Cucina. Il nostro pane quotidiano
di Maria Luisa Gualtieri


Si è tenuto qualche settimana fa a Senigallia, in provincia di Ancona, un evento internazionale titolato “Pane nostrum” per fare il punto e celebrare un alimento principe della cucina mediterranea: il pane appunto, di cui l’Italia vanta una tradizione e un patrimonio regionale di ben duecentocinquanta tipi. Alcuni tipi di pane regionale, per esempio quello di Genzano, hanno già un attestato di Igp (Identificazione geografica protetta); altri, e tra questi la pagnotta di Lariano (saporitissima quella di farina integrale), il pane di Altamura (squisito in tutte le versioni), il carasau sardo (delicatissimo e molto nutriente) aspirano alla denominazione d’origine. Sulla strada della tipicità e genuinità del pane, quello che resta fresco e fragrante per sette giorni, quello, per intenderci, che viene fatto con farine scelte, lasciato ai tempi della lievitazione naturale e cotto nel forno a legna, si indirizzano oggi le preferenze dei consumatori più attenti.

Il pane non ha una data precisa di nascita. Il pane viene da lontano. Lontanissimo. Ha una storia lunga quanto quella dell’umanità. Le sue radici sono intrecciate con quelle della civiltà. Nessuno può dire con certezza quando l’uomo abbia cominciato a mangiare i semi di una certa graminacea; quando abbia preso a macinarli, ottenendone farina; quando abbia pensato di mescolarla con l’acqua e cuocerla per ricavarne un alimento. Avanzi preistorici, venuti alla luce in vicinanza dei laghi svizzeri, testimoniano che già millenni prima di Cristo l’uomo conosceva la lavorazione del pane. Il metodo di cottura doveva essere simile a quello ancora oggi praticato presso le tribù primitive dell’Africa equatoriale e dell’America meridionale: un impasto di farina e acqua cotto tra due pietre calde. Affreschi dell’antico Egitto raffigurano le varie fasi della coltura del grano e forse proprio gli egizi scoprirono che lasciando fermentare le focacce di pane, queste si gonfiano e diventano soffici.

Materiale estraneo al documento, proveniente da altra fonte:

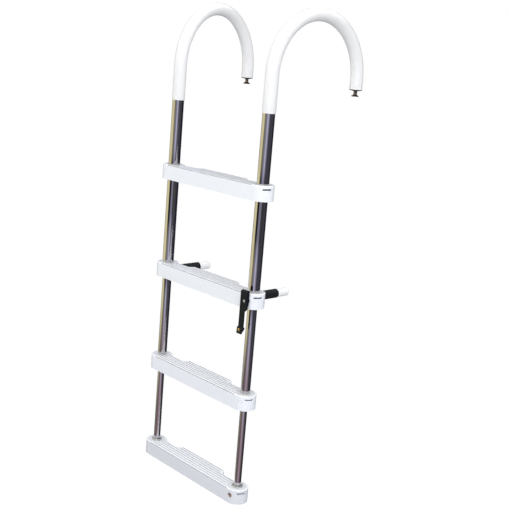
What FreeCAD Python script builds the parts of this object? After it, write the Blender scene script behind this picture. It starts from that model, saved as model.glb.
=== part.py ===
import FreeCAD, Part
import math
import os

from FreeCAD import Vector

# Telescoping four-step boat ladder that hangs from a deck by two hooks.
# Frame: X runs along the steps, +Y points from the climber to the boat, +Z is up.
# The origin lies midway between the two deck studs, where their necks leave the end plates.
# Every piece is drawn about the middle of the steps, and moved sideways to that origin as it is saved.

# Driving dimensions in millimetres.
RAIL_SPACING = 355.6
HOOK_WIDTH = 313.0
LEFT_HOOK_SPLAY = 72.0
HOOK_TAIL = 24.0
SECOND_STEP_DROP = 276.0
THIRD_STEP_DROP = 274.0
BOTTOM_STEP_DROP = 264.0
SPRING_TO_TOP_STEP = 267.0
SLEEVE_BELOW_SPRING = 92.0

# Tubes.
UPPER_OD = 31.75
MIDDLE_OD = 25.4
LOWER_OD = 19.05
TUBE_WALL = 1.2
SLEEVE_WALL = 1.2

# Clearances.
SEAT_FIT = 0.05
RUNNING_FIT = 0.1
COLLAR_GAP = 0.3
REST_GAP = 0.3
STEP_CLEARANCE = 5.0

# Treads.
STEP_HEIGHT = 40.0
STEP_END_RADIUS = 30.0
STEP_WAIST = 14.0
STEP_BULGE = 30.0
WAIST_FILLET = 10.0
BULGE_START = 70.0
BULGE_FULL = 92.0
STEP_WALL = 3.0
STEP_DECK = 4.0
STEP_EDGE_ROUND = 2.0
BOSS_WALL = 4.0
WEB_THICKNESS = 2.5
WEB_DEPTH_SHARE = 0.8
CROSS_WEB_COUNT = 5
LONG_WEB_OFFSETS = (-9.0, 6.0)
GROOVE_COUNT = 6
GROOVE_FIRST = -21.0
GROOVE_SPACING = 9.4
GROOVE_WIDTH = 2.4
GROOVE_DEPTH = 1.5
GROOVE_END_RADIUS = 28.0
GROOVE_EDGE_GAP = 3.0
POOL_RADIUS = 25.0
POOL_DEPTH = 0.8
SLOT_BELOW_TOP = 9.5
SLOT_HEIGHT = 4.0
SLOT_FRONT_ANGLE = 43.0
SLOT_BACK_ANGLE = 4.0

# Telescoping guides and stops.
GUIDE_LENGTH = 60.0
GUIDE_FLANGE = 4.0
STOP_LENGTH = 25.0
STOP_TO_TUBE_TOP = 3.0
FOOT_BUSHING_OD = 29.0
FOOT_LIP = 3.0
PLUG_DEPTH = 15.0

# Deck studs at the free ends of the hooks.
PLATE_HEIGHT = 5.0
PLATE_RIM = 1.6
PLATE_SAG = 0.9
STUD_NECK_OD = 9.6
STUD_NECK_LENGTH = 7.5
STUD_HEAD_OD = 20.0
STUD_FLARE = 3.5
STUD_RIM = 1.0
STUD_BEVEL = 1.5

# Standoffs behind the second step.
STANDOFF_INBOARD = 17.0
STANDOFF_REACH = 99.0
STANDOFF_SLEEVE_OD = 24.0
STANDOFF_CHAMFER = 2.0
STANDOFF_RIB_DEPTH = 0.9
STANDOFF_RIB_COUNT = 9
RIB_CREST_SHARE = 0.4
RIB_SLOPE_SHARE = 0.1
STANDOFF_STEM_OD = 12.0
STANDOFF_TIP_OD = 22.0
STANDOFF_TIP_LENGTH = 39.0
STANDOFF_TIP_ROUND = 3.5
STANDOFF_SOCKET = 5.0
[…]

L’impiego delle mole per la macinazione della farina, la cottura nel forno e l’uso di dare svariate forme pervennero in Grecia dall’Oriente e giunsero poi a Roma, dove, un secolo prima di Cristo esisteva, lo si sa per certo, un negozio di pane. Ai tempi di Augusto le panetterie raggiunsero il numero di trecento e i loro proprietari formarono il “collegio dei panettieri”, dotato di numerosi privilegi. Al tempo dell’imperatore Traiano venne creata in Roma addirittura la prima scuola per panettieri. Il pane, dunque, è più di un simbolo, è la vita stessa materiale e spirituale dell’uomo: tutte le altre cose che l’uomo mangia, ha mangiato e mangerà hanno preso nome dal pane: si chiamano infatti companatico.